Researchers found the dish was inspired by the 'envuelto' or 'fiambre,' a humble meal wrapped in bijao leaves used by muleteers to survive long journeys. It also drew from the 'seco,' a common second course in Colombian lunches.
A tool for regional identity
The strategy successfully turned a regional concept into a national brand. The dish helped cement the global image of the 'Paisa' identity, bolstered by the international fame of Colombian coffee, telenovelas, and global music stars like Maluma and Karol G.
"The Bandeja has not only managed to represent Antioquia but all of Colombia. It is a typical dish, even if it really isn't one," Grisales noted.

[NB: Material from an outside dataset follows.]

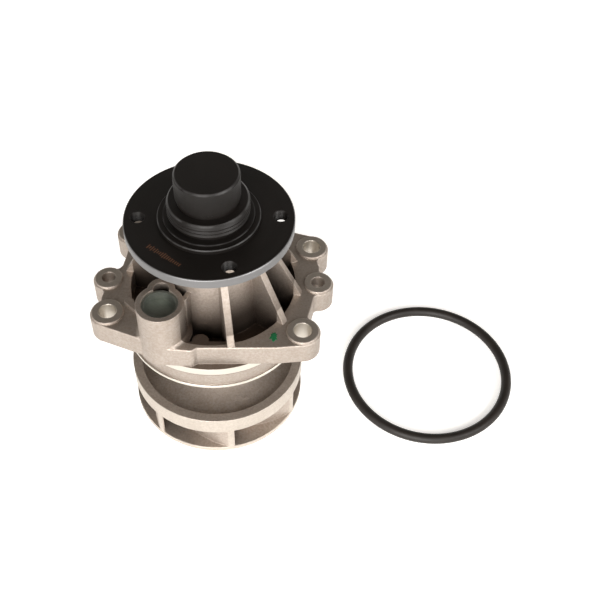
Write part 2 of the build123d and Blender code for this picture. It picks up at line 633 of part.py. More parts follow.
spring_low_z = BAND_TOP_Z + SPRING_WIRE_R
spring_h = CASE_TOP_IN_Z - BAND_TOP_Z - 2 * SPRING_WIRE_R
with BuildPart() as spring:
    with BuildLine() as spring_path:
        Helix(spring_h / SPRING_TURNS, spring_h, SPRING_R, center=(0, 0, spring_low_z))
    with BuildSketch(Plane(spring_path.line @ 0, z_dir=spring_path.line % 0)):
        Circle(SPRING_WIRE_R)
    sweep(is_frenet=True)
save(spring, "seal_spring")

# ==== face seal, rotating side: ceramic seat in a rubber cup on the shaft
turned_ring("seal_seat_ring", ((SEAT_IN_R, SEAT_FACE_Z), (SEAT_OUT_R, SEAT_FACE_Z), (SEAT_OUT_R, SEAT_BACK_Z),
                               (SEAT_IN_R, SEAT_BACK_Z)))
cup_lip_z = SEAT_FACE_Z - CUP_LIP_SINK
turned_ring("seal_seat_cup", ((SHAFT_R, cup_lip_z), (SEAT_IN_R, cup_lip_z), (SEAT_IN_R, SEAT_BACK_Z),
                              (SEAT_OUT_R, SEAT_BACK_Z), (SEAT_OUT_R, cup_lip_z), (CUP_R, cup_lip_z),
                              (CUP_R, CUP_BACK_Z), (SHAFT_R, CUP_BACK_Z)))

# ==== impeller: dished back shroud with a rim and a hub, seven swept vanes, front shroud with the inlet eye
vane_slope = tan(radians(VANE_ANGLE))
vane_line = []
for station in range(VANE_STATIONS + 1):
    radius = IMPELLER_R * (VANE_IN_R / IMPELLER_R) ** (station / VANE_STATIONS)
    vane_line.append(polar(radius, VANE_TIP_AT - degrees(log(IMPELLER_R / radius) / vane_slope)))
hub_foot_r = IMPELLER_HUB_TOP_R + HUB_FLARE
mid_r = (RECESS_R + hub_foot_r) / 2
mid_z = RECESS_Z + DISH_MID_RISE
dish_top_z = RECESS_Z + DISH_RISE
dish = ((RECESS_R, RECESS_Z), (mid_r, mid_z), (hub_foot_r, dish_top_z))
dish_under = ((IMPELLER_R, IMPELLER_BAND_Z), (mid_r, mid_z - DISH_T), (IMPELLER_HUB_R, dish_top_z - DISH_T))
dish_core = [(r, z + DISH_T / 2) for r, z in dish_under]

with BuildSketch() as vane:
    with BuildLine():
        Spline(*vane_line)
    trace(line_width=VANE_T)

with BuildPart() as impeller:
    with BuildSketch(Plane.XY.offset(IMPELLER_BASE_Z + SHROUD_T / 2)):
        with PolarLocations(0, VANE_COUNT):
            add(vane.sketch)
    extrude(amount=CUP_BACK_Z - IMPELLER_BASE_Z)
    with BuildSketch(Plane.XZ):
        with BuildLine():
            Polyline((0, dish_core[-1][1]), (0, IMPELLER_BASE_Z), (IMPELLER_R, IMPELLER_BASE_Z), dish_core[0])
            Spline(*dish_core)
            Line(dish_core[-1], (0, dish_core[-1][1]))
        make_face()
    revolve(axis=Axis.Z, mode=Mode.INTERSECT)
    with BuildSketch(Plane.XZ):
        with BuildLine():
            Polyline((SHAFT_R, CUP_BACK_Z), (SHAFT_R, IMPELLER_HUB_END_Z),
                     (IMPELLER_HUB_R, IMPELLER_HUB_END_Z), dish_under[-1])
            Spline(*dish_under)
            Polyline(dish_under[0], (IMPELLER_R, IMPELLER_RIM_TOP_Z),
                     (IMPELLER_RIM_R, IMPELLER_RIM_TOP_Z), dish[0])
            Spline(*dish)
            Polyline(dish[-1], (IMPELLER_HUB_TOP_R, CUP_BACK_Z), (SHAFT_R, CUP_BACK_Z))
        make_face()
    revolve(axis=Axis.Z)
    with BuildSketch(Plane.XZ):
        with BuildLine():
            Polyline((EYE_R + EYE_LIP_CHAMFER, IMPELLER_BASE_Z), (IMPELLER_R, IMPELLER_BASE_Z),
                     (IMPELLER_R, SHROUD_TOP_Z), (EYE_R, SHROUD_TOP_Z),
                     (EYE_R, IMPELLER_BASE_Z + EYE_LIP_CHAMFER), close=True)
        make_face()
    revolve(axis=Axis.Z)
save(impeller, "impeller")

# ==== O-ring that seals the pilot, lying beside the pump
with BuildPart() as o_ring:
    with Locations((*O_RING_AT, IMPELLER_BASE_Z + O_RING_T / 2)):
        Torus((O_RING_ID + O_RING_T) / 2, O_RING_T / 2)
save(o_ring, "o_ring")
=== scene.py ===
import json
import random
from math import cos, pi, radians, sin

import bmesh
import bpy
from mathutils import Matrix, Vector


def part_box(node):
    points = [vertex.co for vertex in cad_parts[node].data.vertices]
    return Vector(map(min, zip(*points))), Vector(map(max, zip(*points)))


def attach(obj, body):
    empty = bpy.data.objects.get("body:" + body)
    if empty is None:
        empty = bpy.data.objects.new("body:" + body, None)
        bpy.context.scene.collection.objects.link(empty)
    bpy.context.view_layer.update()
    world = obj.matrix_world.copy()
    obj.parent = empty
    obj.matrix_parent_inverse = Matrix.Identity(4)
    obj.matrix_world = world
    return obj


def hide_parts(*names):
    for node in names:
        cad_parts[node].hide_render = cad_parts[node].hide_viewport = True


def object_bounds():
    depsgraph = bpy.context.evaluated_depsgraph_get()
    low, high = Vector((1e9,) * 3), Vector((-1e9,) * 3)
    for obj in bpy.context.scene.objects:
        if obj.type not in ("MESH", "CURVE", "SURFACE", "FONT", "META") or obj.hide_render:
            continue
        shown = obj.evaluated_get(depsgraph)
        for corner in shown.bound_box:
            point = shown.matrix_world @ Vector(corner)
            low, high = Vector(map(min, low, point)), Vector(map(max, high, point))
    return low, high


bl_info = {
    "name": "Coolant pump looks",
    "version": (1, 0, 0),
    "blender": (4, 5, 0),
    "location": "3D View > Sidebar > Pump",
    "description": "Finishes, threads, marks and studio for a coolant pump",
    "category": "Object",
}

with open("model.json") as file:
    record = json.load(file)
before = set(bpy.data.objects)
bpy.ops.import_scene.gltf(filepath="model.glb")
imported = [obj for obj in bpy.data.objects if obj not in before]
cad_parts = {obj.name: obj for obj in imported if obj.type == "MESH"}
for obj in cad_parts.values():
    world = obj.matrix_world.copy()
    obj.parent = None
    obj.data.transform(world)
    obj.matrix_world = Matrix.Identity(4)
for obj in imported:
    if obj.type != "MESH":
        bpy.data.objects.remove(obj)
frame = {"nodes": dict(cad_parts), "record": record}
CAD_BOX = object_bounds()
MM = 0.001


def linear(code):
    """An sRGB hex colour as the opaque linear colour that Blender works in."""
    channels = [int(code[i:i + 2], 16) / 255 for i in (1, 3, 5)]
    return (*(c / 12.92 if c <= 0.04045 else ((c + 0.055) / 1.055) ** 2.4 for c in channels), 1.0)


def shade(colour, share):
    """The same colour, darker for a share under 1 and lighter over it."""
    return (*(channel * share for channel in colour[:3]), 1.0)


# ---- meshes: lengths in metres
WELD = 1e-6
SHARP_DEG = 32
CUT_OVER = 0.5 * MM
FAN_THREAD_Z = 44.1 * MM
FAN_THREAD_L = 6.3 * MM
FAN_STEPS = 128
HUB_TAP_L = 6.0 * MM
JACK_TAP_L = 10.6 * MM
TAP_STEPS = 24
MARK_FROM = (-17.8 * MM, -15.6 * MM, 41.3 * MM)
MARK_TO = (-6.4 * MM, -22.9 * MM, 41.3 * MM)
MARK_STROKE = 0.4 * MM
MARK_PROUD = 0.04 * MM
MARK_SHORTEST = 0.45
MARK_SEED = 4
DAB_AT = (24.2 * MM, -23.1 * MM, 8.8 * MM)
DAB_POINTS = 22
DAB_WIDTH = 0.7
DAB_THICK = 0.16 * MM
DAB_SEED = 7
# share of the dab's reach and of its thickness at each ring, from the edge inwards
DAB_RINGS = ((1.0, 0.0), (0.96, 0.35), (0.7, 0.8), (0.35, 1.0))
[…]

Despite its fame, the dish's presence in local markets is inconsistent. In Medellín's Plaza Minorista, a major hub for local trade, many vendors offer components like beans and rice but rarely serve the full, heavy platter.
However, some restaurateurs like Mauricio Jaramillo embrace the dish as a cultural flag. Jaramillo, who runs a restaurant in Medellín, serves both the large modern version and a more traditional 'arriero' version wrapped in leaves.
"Whoever is Paisa and doesn't like that beauty... It is an identity. It is our flag after our anthem," Jaramillo said.
While the dish remains a massive success for Colombian tourism, experts note that the true culinary staple of the region remains much simpler: bean soup.